*** Data section ***

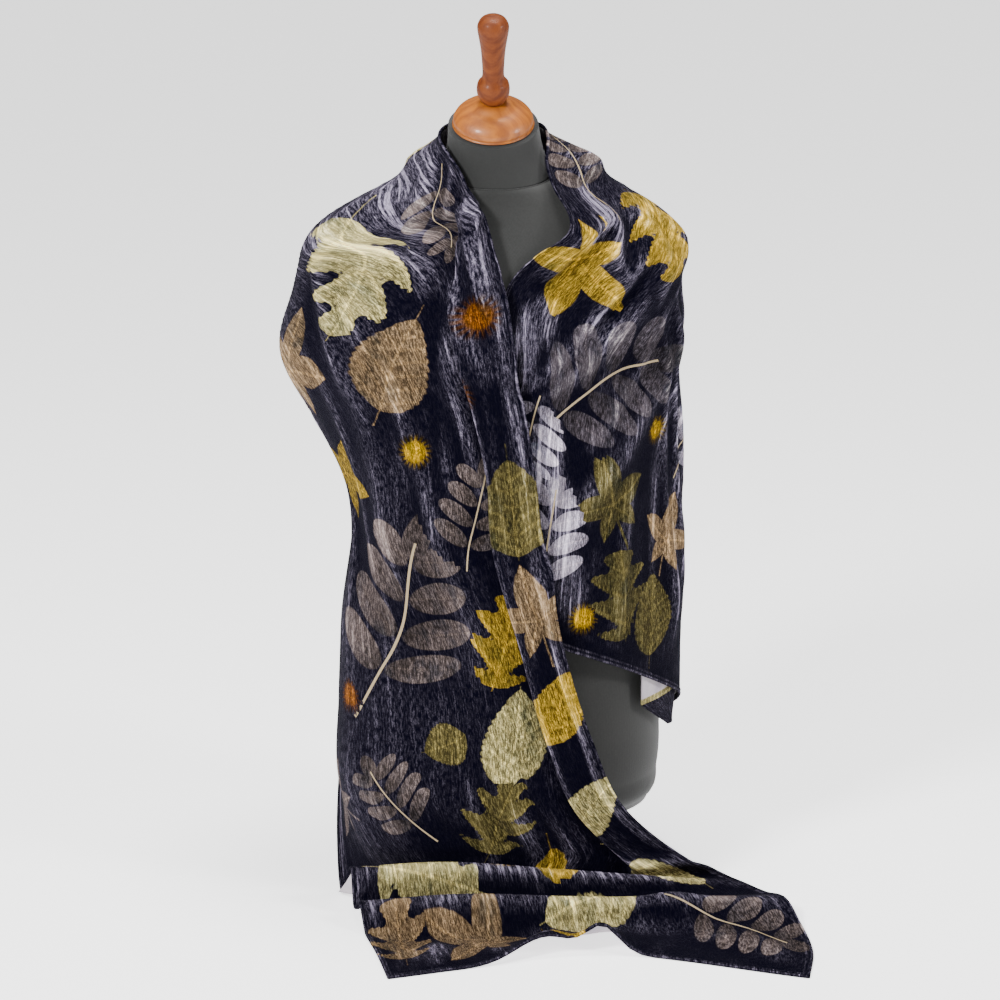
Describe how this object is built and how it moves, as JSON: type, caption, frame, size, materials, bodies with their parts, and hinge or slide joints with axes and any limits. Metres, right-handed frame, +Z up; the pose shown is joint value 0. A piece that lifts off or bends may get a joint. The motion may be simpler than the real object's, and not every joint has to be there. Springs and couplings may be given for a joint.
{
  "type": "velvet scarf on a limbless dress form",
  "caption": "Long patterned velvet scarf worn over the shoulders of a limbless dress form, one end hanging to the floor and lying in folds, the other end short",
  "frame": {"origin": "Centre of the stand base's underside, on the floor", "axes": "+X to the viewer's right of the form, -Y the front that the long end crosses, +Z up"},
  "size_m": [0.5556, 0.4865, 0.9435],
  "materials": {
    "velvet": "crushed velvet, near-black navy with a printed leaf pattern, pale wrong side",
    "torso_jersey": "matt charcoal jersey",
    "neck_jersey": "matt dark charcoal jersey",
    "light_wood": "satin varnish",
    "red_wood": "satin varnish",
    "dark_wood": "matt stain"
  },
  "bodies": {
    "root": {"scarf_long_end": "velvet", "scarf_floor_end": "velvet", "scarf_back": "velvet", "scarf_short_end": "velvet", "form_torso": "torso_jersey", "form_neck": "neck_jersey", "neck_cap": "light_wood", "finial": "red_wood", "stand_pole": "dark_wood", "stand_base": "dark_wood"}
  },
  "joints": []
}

***
*** Data section ***

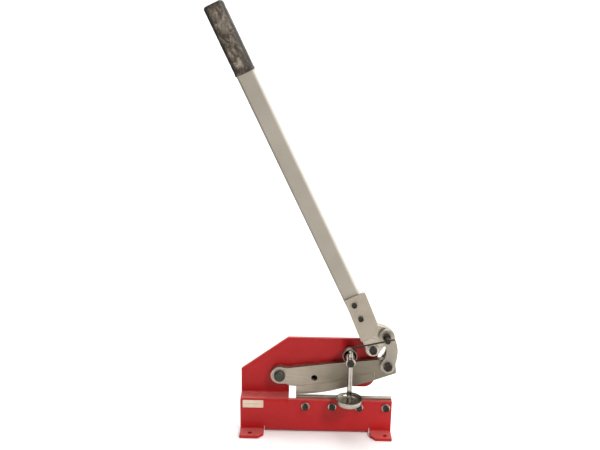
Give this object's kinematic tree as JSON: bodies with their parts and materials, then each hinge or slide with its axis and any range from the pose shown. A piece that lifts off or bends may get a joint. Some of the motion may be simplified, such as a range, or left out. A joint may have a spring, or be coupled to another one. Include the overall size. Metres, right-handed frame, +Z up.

***

▸ What you will do: Where a line above contains the string "joints", copy that line.

▸ Solution to the exercise:
Describe how this object is built and how it moves, as JSON: type, caption, frame, size, materials, bodies with their parts, and hinge or slide joints with axes and any limits. Metres, right-handed frame, +Z up; the pose shown is joint value 0. A piece that lifts off or bends may get a joint. The motion may be simpler than the real object's, and not every joint has to be there. Springs and couplings may be given for a joint.
  "joints": []